I have no desire to argue a vexed question or engage in a controversy on a subject which requires the most delicate handling, but no one who has actual experience of outcast London can keep this one great cause of the teeming misery and vice entirely out of sight. What the remedy for it may be it is no part of my purpose to discuss, but here again I believe that the great hope is in the new race that is coming to replace the old. The next generation will be more cultured, more intellectual, and more refined; mental faculties will be exercised which have been dormant in the poor of to-day, and as we increase in civilization so shall we decrease in numbers. Education will make even the lowest of our citizens something better than they are at present—mere animal reproducers of their species.
In the meantime, while we are waiting for that good day to dawn, we can be helping it on.

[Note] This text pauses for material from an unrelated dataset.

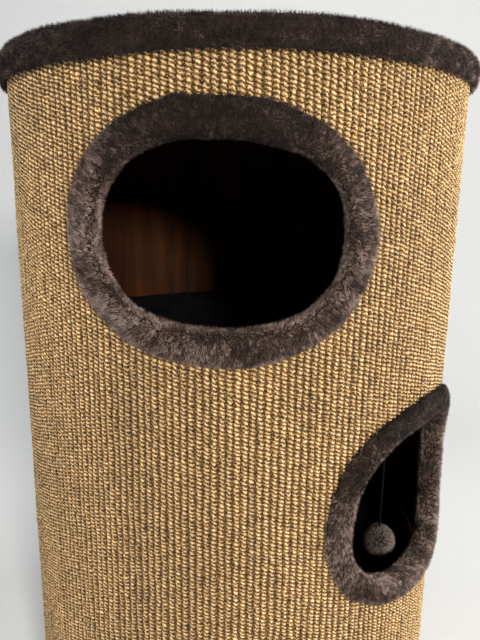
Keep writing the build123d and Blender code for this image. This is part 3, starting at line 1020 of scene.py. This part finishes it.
upright_grain, even_grain = (1, 1, 0.10), (1, 1, 1)
plywood = wood_material("plywood", (0.012, 0.0038, 0.0012), (0.058, 0.0195, 0.0062), 42.0,
                        upright_grain, 0.75)
strip_wood = wood_material("strip_wood", (0.012, 0.0035, 0.0012), (0.040, 0.012, 0.0045), 42.0,
                           upright_grain, 0.75)
fibreboard = wood_material("fibreboard", (0.30, 0.20, 0.12), (0.46, 0.33, 0.21), 160.0, even_grain, 0.8)
zinc_steel = metal_material("zinc_steel", (0.62, 0.62, 0.60), 0.35)
staple_steel = metal_material("staple_steel", (0.10, 0.10, 0.10), 0.6)
foot_plastic = plastic_material("foot_plastic", (0.02, 0.02, 0.021))
nodes_by_material = (
    (plywood, ("front_wall", "back_wall")),
    (strip_wood, ("seam_strip_left", "seam_strip_right")),
    (fibreboard, ("base_board", "base_plug", "middle_floor", "upper_floor", "top_plug", "top_board")),
    (zinc_steel, ("base_screws", "floor_screws", "foot_screws", "plug_screws", "top_screws", "screw_eye",
                  "toy_link")),
    (staple_steel, ("cover_staples", "trim_staples")),
    (foot_plastic, ("foot_pads",)),
)
for node_material, node_names in nodes_by_material:
    for node_name in node_names:
        for material_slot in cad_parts[node_name].material_slots:
            material_slot.link = "OBJECT"
            material_slot.material = node_material


# ---- floor and light

def make_floor():
    """A pale floor that curves up into a pale backdrop."""
    front, bend_start, bend_radius, backdrop_top, half_width = -3.0, 1.0, 1.5, 4.5, 5.0
    curve = [(bend_start + bend_radius * math.sin(turn), bend_radius - bend_radius * math.cos(turn))
             for turn in np.linspace(0, math.pi / 2, 24)]
    line = [(front, 0.0)] + curve + [(bend_start + bend_radius, backdrop_top)]
    vertices = np.array([(x, y, z) for x in (-half_width, half_width) for y, z in line])
    count = len(line)
    faces = np.array([[k, k + 1, count + k + 1, count + k] for k in range(count - 1)])
    mesh = bpy.data.meshes.new("floor")
    mesh.from_pydata(vertices.tolist(), [], faces.tolist())
    mesh.shade_smooth()
    floor = bpy.data.objects.new("floor", mesh)
    bpy.context.scene.collection.objects.link(floor)
    s = Shader("pale_floor")
    mesh.materials.append(s.finish((0.90, 0.92, 0.93), 0.8, Specular_IOR_Level=0.1))


def make_area_light(name, azimuth, elevation, distance, aim_height, size, power, colour):
    """A soft square light round the barrel, pointed at a height on its axis. Angles are in degrees from
    the front, lengths in metres and power in watts."""
    data = bpy.data.lights.new(name, "AREA")
    data.shape = "SQUARE"
    data.size = size
    data.energy = power
    data.color = colour
    light = bpy.data.objects.new(name, data)
    bpy.context.scene.collection.objects.link(light)
    turn, tilt = math.radians(azimuth), math.radians(elevation)
    away = Vector((math.sin(turn) * math.cos(tilt), -math.cos(turn) * math.cos(tilt), math.sin(tilt)))
    light.location = Vector((0, 0, aim_height)) + away * distance
    light.rotation_euler = away.to_track_quat("Z", "Y").to_euler()


def make_lights():
    """A main light a little right of the camera, wide lights from both sides, and a pale room."""
    make_area_light("main_light", azimuth=22, elevation=12.0, distance=3.0, aim_height=0.66,
                    size=0.36, power=83, colour=(1.0, 0.95, 0.88))
    make_area_light("right_light", azimuth=80, elevation=18, distance=2.4, aim_height=0.5,
                    size=1.1, power=40, colour=(1.0, 0.96, 0.91))
    make_area_light("left_light", azimuth=-74, elevation=14, distance=2.4, aim_height=0.5,
                    size=1.3, power=20, colour=(1.0, 0.97, 0.95))
    world = bpy.data.worlds.new("room")
    world.use_nodes = True
    background = world.node_tree.nodes["Background"]
    background.inputs["Color"].default_value = (0.86, 0.91, 0.95, 1)
    background.inputs["Strength"].default_value = 0.24
    bpy.context.scene.world = world
    bpy.context.scene.view_settings.view_transform = "Standard"


make_floor()
make_lights()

If we begin our task by catering at once for the most hopeful class we can find, we shall make a distinct step in advance. Weed out the slums by degrees—encourage the most decent among the workers first, and get down to the lower strata step by step. Leave the poor wretches who are impossible in any but rookeries a rookery or two to finish their careers in. Encourage everything that will keep their rents down, and encourage everything that will give labour a better return. If the process of elimination is gradual, we shall in time improve the condition of all who are not beyond help. As for the rest, they will solve the riddle in time for themselves by dying off, and leaving the ground free for the well-paid, well-educated, healthy labourer, with two little children and a contented mind, who is the dream of the modern social reformer.